Novo olhar sobre a sociedade brasileira

É preciso repensar a estrutura social do Brasil e o padrão de vida da população do país, que nem sempre está ligado à renda. Isso é o que indica uma nova metodologia de análise da estrutura de classes desenvolvida por um economista da Universidade Estadual de Campinas (Unicamp), como maneira de se interpretar a realidade sócio-econômica e ambiental do Brasil. Capaz também de estipular o grau de desenvolvimento social do país, a pesquisa pretende contribuir para reduzir as distorções geradas pelos indicadores de natureza quantitativa usados atualmente.

A proposta foi desenvolvida na tese de doutorado do economista Alexandre Gori Maia, orientada por Waldir Quadros. O objetivo era criar, com base nos dados gerados, uma nova configuração do espaço territorial brasileiro. A análise levou em conta três elementos básicos – a desigualdade social, a preservação ambiental e o crescimento econômico. Além disso, Gori ressalta que o desenvolvimento econômico deve ser pensado em conjunto com a preservação ambiental e com o bem-estar geral da população.

Ao aplicar esses indicadores à realidade brasileira, o economista chegou a resultados bem diferentes da divisão regional vigente. Com base em uma análise estatística, foram levantados os municípios com perfis mais próximos. Assim, transpareceram grandes disparidades sociais.

“Percebemos que os estados da região Sudeste apresentam discrepâncias entre eles, e também internas”, conta o economista. “Os municípios do Espírito Santo, em sua maioria, e os do norte de Minas Gerais estão bem mais próximos dos localizados na região Nordeste do que a maioria dos do Rio de Janeiro, São Paulo e do centro-sul mineiro.”

Outros desdobramentos
Um dos aspectos centrais da nova análise da estrutura da sociedade brasileira desenvolvida por Gori é a ocupação profissional de cada indivíduo, pois há casos em que profissões com alta remuneração não são as mais valorizadas socialmente. “Em muitos lugares, garçons têm salários superiores aos de muitos professores”, exemplifica o economista. “Contudo, socialmente, os professores possuem mais prestígio, pois são historicamente indivíduos com maior escolaridade, influência na sociedade e possuem um estilo de vida mais próximo ao da classe média.”

O poder político conferido a certas profissões também pode relegar a um segundo plano a importância da renda elevada na hierarquização social. De acordo com o economista, um indivíduo que ocupa um cargo de gerência com poder de delegar tarefas a subordinados, ainda que tenha salário inferior, muitas vezes goza de maior prestígio social do que outro em um cargo mais baixo, porém com salário maior. Dessa maneira, o prestígio social e o poder político criam organizações sociais que, em conjunto com a situação financeira, geram uma nova hierarquia dos indivíduos na sociedade.
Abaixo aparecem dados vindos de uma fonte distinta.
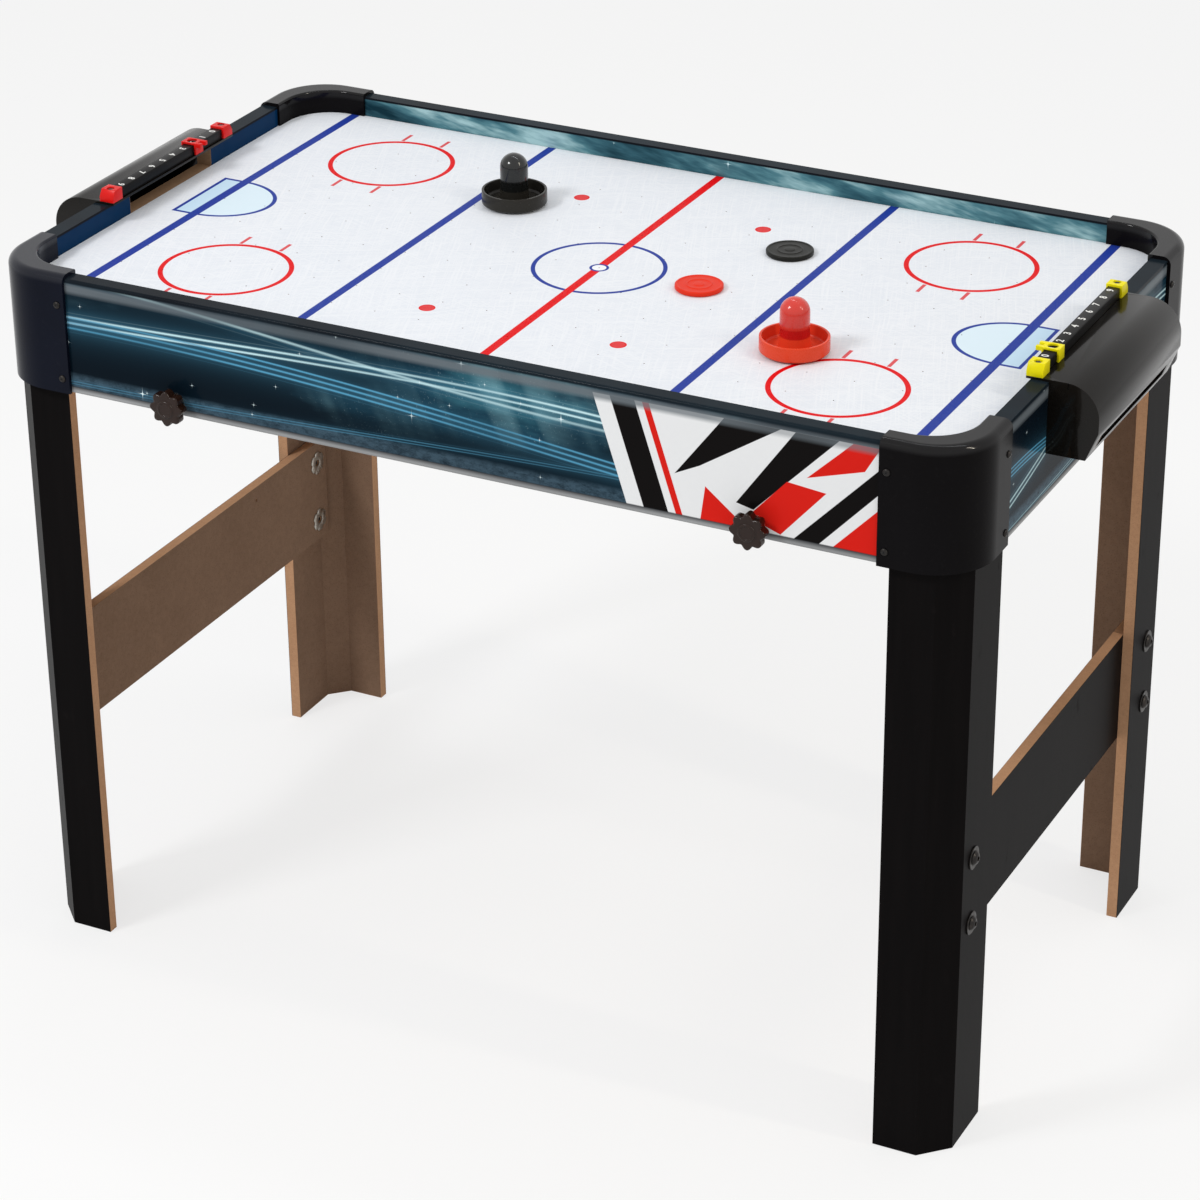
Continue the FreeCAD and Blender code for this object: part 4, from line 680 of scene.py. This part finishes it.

Outra constatação foi que os municípios com uma maior participação da classe média na estrutura social são também aqueles onde há uma maior parcela de trabalhadores empregada no setor de serviços. ”Nesses lugares, percebemos uma estrutura social mais desenvolvida e complexa e também uma melhor distribuição da renda”, ressalta. Com isso, Gori inferiu que a desigualdade no Brasil é maior nos municípios pequenos e rurais – onde geralmente o poder político e econômico encontra-se concentrado nas mãos de poucos – do que nos de médio e grande porte, onde há uma classe média expressiva.

Crescimento sustentável
Embora se trate de um modelo teórico, Gori acredita na possibilidade de utilizá-lo, para, futuramente, serem criadas novas estratégias de planejamento de recursos que privilegiem os municípios mais atrasados e que ofereçam alternativas sustentáveis de crescimento, ao considerar uma estrutura social minimamente desenvolvida que seja capaz de se auto-sustentar economicamente.

A tese, apresentada para o Programa de Pós-Graduação em Desenvolvimento Econômico, da Unicamp, despertou o interesse da Coordenação de Aperfeiçoamento de Pessoal de Nível Superior do Ministério da Educação (Capes), que concedeu a Gori o Prêmio Capes de Teses em 2007, na categoria economia.